** start of MATERIAL PROVIDED **
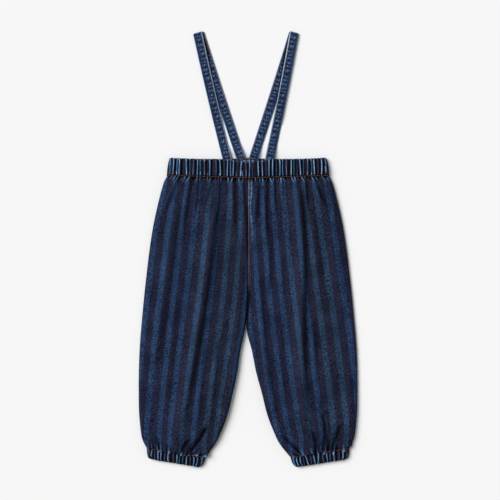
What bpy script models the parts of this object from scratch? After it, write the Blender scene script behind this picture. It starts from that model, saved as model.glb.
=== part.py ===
"""A toddler's pull-on trousers in striped denim, with two narrow shoulder straps, laid flat, front up.

The front and back panels lie on each other and turn up to meet at the side seams, like a tube pressed
flat. The waist and the ankles are gathered into elastic casings, each a front half over a back half.
Each strap is one strip: it comes out of the front of the waist, folds over at the top and runs back
underneath to the back of the waist.

Everything is in metres. The garment lies on z = 0, +X is towards the wearer's left, +Y runs up
towards the straps, and the origin is under the middle of the whole. The centre-front seam is at x = 0.
"""

import bmesh
import bpy
import numpy as np

# Cloth and seams
WALL = 0.0014  # one layer of denim
CASING = 0.0030  # a casing: two layers of denim over the elastic
SEAM_GAP = 0.0003  # between pieces that meet at a seam
EDGE_RADIUS = 0.0060  # how far in from an edge the cloth is still turning over
EDGE_TURN = np.radians([0, 30, 60])  # the columns round that turned edge, from the seam inwards

# The leg panels, from the waist seam (first row) to the cuff seam (last row). The side seam is at
# side_x, side_y and its height is side_z. The inner edge, first the centre seam and then the inside
# leg, is at inner_right or inner_left and inner_y, and where it turns over its height is inner_z. The
# centre seam leans a little, so the two legs part off the middle. crown is the height of the front
# panel near the side, and lean is how much higher it lies near the inner edge. gather is how far the
# fine gathers stand up. roll is 0 where the inner edge is a flat seam and 1 where it turns over.
LEG_COLUMNS = ("side_x", "side_y", "side_z", "inner_right", "inner_left", "inner_y", "inner_z",
               "crown", "lean", "gather", "roll")
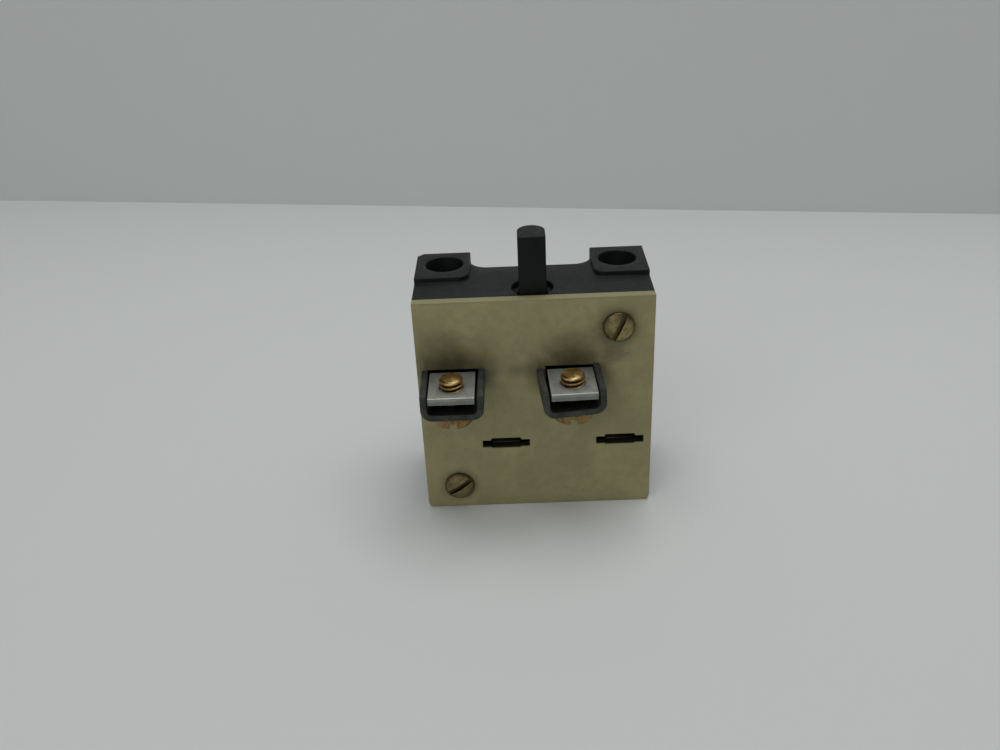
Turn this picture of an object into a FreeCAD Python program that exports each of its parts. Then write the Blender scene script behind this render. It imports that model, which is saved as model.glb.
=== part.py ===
import FreeCAD, Part
import math
import os

# Two-pole push-operated contact block with blade slots and screw clamps.
# Millimetres. +X is right, +Y runs from the cover towards the back, +Z is up.
# The origin is on the underside, in the middle of the whole object's box.
# "Depth" below is the distance behind the cover plate's front face.

Vector = FreeCAD.Vector
X_AXIS = Vector(1, 0, 0)
Y_AXIS = Vector(0, 1, 0)
Z_AXIS = Vector(0, 0, 1)

# Housing and cover plate
WIDTH = 41.3
HALF = WIDTH / 2
HEIGHT = 42.2
COVER_THICK = 1.8
COVER_CORNER = 1.15
MIDDLE_DEPTH = 14.6
EAR_DEPTH = 19.6
EAR_INNER = 10.95
EAR_FILLET = 3.2
EAR_CHAMFER = 1.1
PAD_FRONT = 8.3
PAD_HEIGHT = 1.0
PAD_CORNER = 2.0

# Mounting holes through the ears
MOUNT_SPACING = 31.0
MOUNT_DEPTH = 14.3
COUNTERBORE_R = 3.375
COUNTERBORE_LENGTH = 10.0
MOUNT_HOLE_R = 2.2

# Cavity behind the cover
CAVITY_HALF = 18.6
CAVITY_FLOOR = 3.5
CAVITY_CEILING = 33.0
CAVITY_BACK = 9.4
SHELF_BOTTOM = 16.0
RIB_TOP = 18.0
JAW_REST = 12.3
BOSS_RIGHT = -10.6
BOSS_TOP = 9.2

# Poles: the middle of each, and the reach from it to its two contacts
POLE_X = {"left": -10.0, "right": 10.6}
CONTACT_REACH = 4.4
SHEET = 1.1
FOOT_HALF = 2.0
FOOT_TOP = 19.6
TIP_R = 1.4
TIP_MARGIN = 0.5
TIP_HEIGHT = 0.8
CONTACT_DEPTH = 6.1

# Terminal channel, clamp plate and clamp screw
CHANNEL_HALF_BACK = 5.5
CHANNEL_HALF_FRONT = 5.35
CHANNEL_REACH = 9.4
CHANNEL_BOTTOM = 24.6
CHANNEL_TOP = 29.4
CHANNEL_BEND = 2.0
CHANNEL_SHIFT = {"left": 0.1, "right": 0.0}
CHANNEL_YAW = {"left": 0.0, "right": 3.5}
CHANNEL_ROLL = {"left": 0.0, "right": -3.0}
TONGUE_HALF = 4.1
TONGUE_START = -0.6
TONGUE_END = 1.9
WEB_FRONT = 1.95
WINDOW_HALF = 4.4
WINDOW_BOTTOM = 24.35
WINDOW_TOP = 29.3
SCREW_DEPTH = -5.3
THREAD_R = 2.085
THREAD_TIP = 30.75
THREAD_POINT_R = 1.65
CLEARANCE_R = 2.3
TAPPED_R = 2.135
HEAD_R = 3.45
HEAD_BOTTOM = 22.35
HEAD_TOP = 24.3
HEAD_ROUND = 0.5
HEAD_SLOT_WIDTH = 1.3
HEAD_SLOT_DEPTH = 1.2
PLATE_HALF = 3.95
PLATE_FRONT = -9.3
PLATE_BACK = -0.3
PLATE_BOTTOM = 27.65
PLATE_THICK = 1.35
PLATE_YAW = {"left": 0.0, "right": 2.0}

# Blade slots and the jaws behind them
SLOT_Z = 13.8
SLOT_HALF = 4.275
SLOT_BOTTOM = 12.85
SLOT_TOP = 14.3
SLOT_MIDDLE_HALF = 2.65
SLOT_MIDDLE_BOTTOM = 12.65
SLOT_MIDDLE_TOP = 14.75
POCKET_GAP = 0.2
JAW_HALF = 2.5
JAW_LEAF = 0.5
JAW_GAP = 0.6
JAW_MOUTH_GAP = 2.0
JAW_FRONT = 1.95
JAW_THROAT = 3.4
SPINE_FRONT = 8.25
SPINE_BACK = SPINE_FRONT + SHEET

# Cover screws, one upper right and one lower left
COVER_SCREWS = {"upper": (14.4, 36.6, 66.0), "lower": (-14.6, 4.9, 34.0)}
COVER_HEAD_R = 2.7
COVER_HEAD_RIM = 0.6
COVER_HEAD_PROUD = 1.25
COVER_SLOT_WIDTH = 0.85
COVER_SLOT_DEPTH = 0.85
COVER_THREAD_R = 1.5
COVER_THREAD_END = 9.5
COVER_HOLE_GAP = 0.2
THREAD_GAP = 0.1
THREAD_RUNOUT = 0.4
INSERT_R = 2.3
INSERT_BORE_R = 1.53
INSERT_END = 8.8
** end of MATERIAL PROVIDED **
▶ **REQUIREMENTS**: Repeat the data exactly. Leave nothing out.

▶ **EXERCISE SOLUTION**:
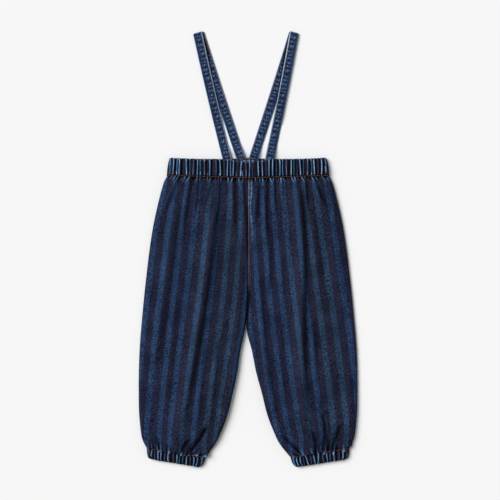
What bpy script models the parts of this object from scratch? After it, write the Blender scene script behind this picture. It starts from that model, saved as model.glb.
=== part.py ===
"""A toddler's pull-on trousers in striped denim, with two narrow shoulder straps, laid flat, front up.

The front and back panels lie on each other and turn up to meet at the side seams, like a tube pressed
flat. The waist and the ankles are gathered into elastic casings, each a front half over a back half.
Each strap is one strip: it comes out of the front of the waist, folds over at the top and runs back
underneath to the back of the waist.

Everything is in metres. The garment lies on z = 0, +X is towards the wearer's left, +Y runs up
towards the straps, and the origin is under the middle of the whole. The centre-front seam is at x = 0.
"""

import bmesh
import bpy
import numpy as np

# Cloth and seams
WALL = 0.0014  # one layer of denim
CASING = 0.0030  # a casing: two layers of denim over the elastic
SEAM_GAP = 0.0003  # between pieces that meet at a seam
EDGE_RADIUS = 0.0060  # how far in from an edge the cloth is still turning over
EDGE_TURN = np.radians([0, 30, 60])  # the columns round that turned edge, from the seam inwards

# The leg panels, from the waist seam (first row) to the cuff seam (last row). The side seam is at
# side_x, side_y and its height is side_z. The inner edge, first the centre seam and then the inside
# leg, is at inner_right or inner_left and inner_y, and where it turns over its height is inner_z. The
# centre seam leans a little, so the two legs part off the middle. crown is the height of the front
# panel near the side, and lean is how much higher it lies near the inner edge. gather is how far the
# fine gathers stand up. roll is 0 where the inner edge is a flat seam and 1 where it turns over.
LEG_COLUMNS = ("side_x", "side_y", "side_z", "inner_right", "inner_left", "inner_y", "inner_z",
               "crown", "lean", "gather", "roll")
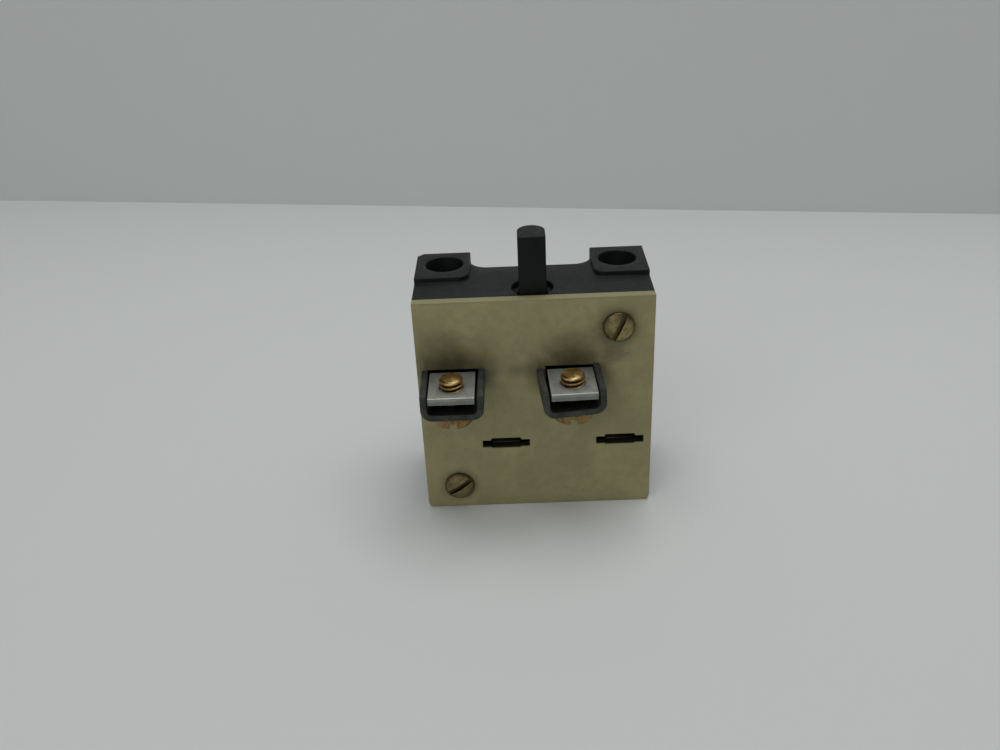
Turn this picture of an object into a FreeCAD Python program that exports each of its parts. Then write the Blender scene script behind this render. It imports that model, which is saved as model.glb.
=== part.py ===
import FreeCAD, Part
import math
import os

# Two-pole push-operated contact block with blade slots and screw clamps.
# Millimetres. +X is right, +Y runs from the cover towards the back, +Z is up.
# The origin is on the underside, in the middle of the whole object's box.
# "Depth" below is the distance behind the cover plate's front face.

Vector = FreeCAD.Vector
X_AXIS = Vector(1, 0, 0)
Y_AXIS = Vector(0, 1, 0)
Z_AXIS = Vector(0, 0, 1)

# Housing and cover plate
WIDTH = 41.3
HALF = WIDTH / 2
HEIGHT = 42.2
COVER_THICK = 1.8
COVER_CORNER = 1.15
MIDDLE_DEPTH = 14.6
EAR_DEPTH = 19.6
EAR_INNER = 10.95
EAR_FILLET = 3.2
EAR_CHAMFER = 1.1
PAD_FRONT = 8.3
PAD_HEIGHT = 1.0
PAD_CORNER = 2.0

# Mounting holes through the ears
MOUNT_SPACING = 31.0
MOUNT_DEPTH = 14.3
COUNTERBORE_R = 3.375
COUNTERBORE_LENGTH = 10.0
MOUNT_HOLE_R = 2.2

# Cavity behind the cover
CAVITY_HALF = 18.6
CAVITY_FLOOR = 3.5
CAVITY_CEILING = 33.0
CAVITY_BACK = 9.4
SHELF_BOTTOM = 16.0
RIB_TOP = 18.0
JAW_REST = 12.3
BOSS_RIGHT = -10.6
BOSS_TOP = 9.2

# Poles: the middle of each, and the reach from it to its two contacts
POLE_X = {"left": -10.0, "right": 10.6}
CONTACT_REACH = 4.4
SHEET = 1.1
FOOT_HALF = 2.0
FOOT_TOP = 19.6
TIP_R = 1.4
TIP_MARGIN = 0.5
TIP_HEIGHT = 0.8
CONTACT_DEPTH = 6.1

# Terminal channel, clamp plate and clamp screw
CHANNEL_HALF_BACK = 5.5
CHANNEL_HALF_FRONT = 5.35
CHANNEL_REACH = 9.4
CHANNEL_BOTTOM = 24.6
CHANNEL_TOP = 29.4
CHANNEL_BEND = 2.0
CHANNEL_SHIFT = {"left": 0.1, "right": 0.0}
CHANNEL_YAW = {"left": 0.0, "right": 3.5}
CHANNEL_ROLL = {"left": 0.0, "right": -3.0}
TONGUE_HALF = 4.1
TONGUE_START = -0.6
TONGUE_END = 1.9
WEB_FRONT = 1.95
WINDOW_HALF = 4.4
WINDOW_BOTTOM = 24.35
WINDOW_TOP = 29.3
SCREW_DEPTH = -5.3
THREAD_R = 2.085
THREAD_TIP = 30.75
THREAD_POINT_R = 1.65
CLEARANCE_R = 2.3
TAPPED_R = 2.135
HEAD_R = 3.45
HEAD_BOTTOM = 22.35
HEAD_TOP = 24.3
HEAD_ROUND = 0.5
HEAD_SLOT_WIDTH = 1.3
HEAD_SLOT_DEPTH = 1.2
PLATE_HALF = 3.95
PLATE_FRONT = -9.3
PLATE_BACK = -0.3
PLATE_BOTTOM = 27.65
PLATE_THICK = 1.35
PLATE_YAW = {"left": 0.0, "right": 2.0}

# Blade slots and the jaws behind them
SLOT_Z = 13.8
SLOT_HALF = 4.275
SLOT_BOTTOM = 12.85
SLOT_TOP = 14.3
SLOT_MIDDLE_HALF = 2.65
SLOT_MIDDLE_BOTTOM = 12.65
SLOT_MIDDLE_TOP = 14.75
POCKET_GAP = 0.2
JAW_HALF = 2.5
JAW_LEAF = 0.5
JAW_GAP = 0.6
JAW_MOUTH_GAP = 2.0
JAW_FRONT = 1.95
JAW_THROAT = 3.4
SPINE_FRONT = 8.25
SPINE_BACK = SPINE_FRONT + SHEET

# Cover screws, one upper right and one lower left
COVER_SCREWS = {"upper": (14.4, 36.6, 66.0), "lower": (-14.6, 4.9, 34.0)}
COVER_HEAD_R = 2.7
COVER_HEAD_RIM = 0.6
COVER_HEAD_PROUD = 1.25
COVER_SLOT_WIDTH = 0.85
COVER_SLOT_DEPTH = 0.85
COVER_THREAD_R = 1.5
COVER_THREAD_END = 9.5
COVER_HOLE_GAP = 0.2
THREAD_GAP = 0.1
THREAD_RUNOUT = 0.4
INSERT_R = 2.3
INSERT_BORE_R = 1.53
INSERT_END = 8.8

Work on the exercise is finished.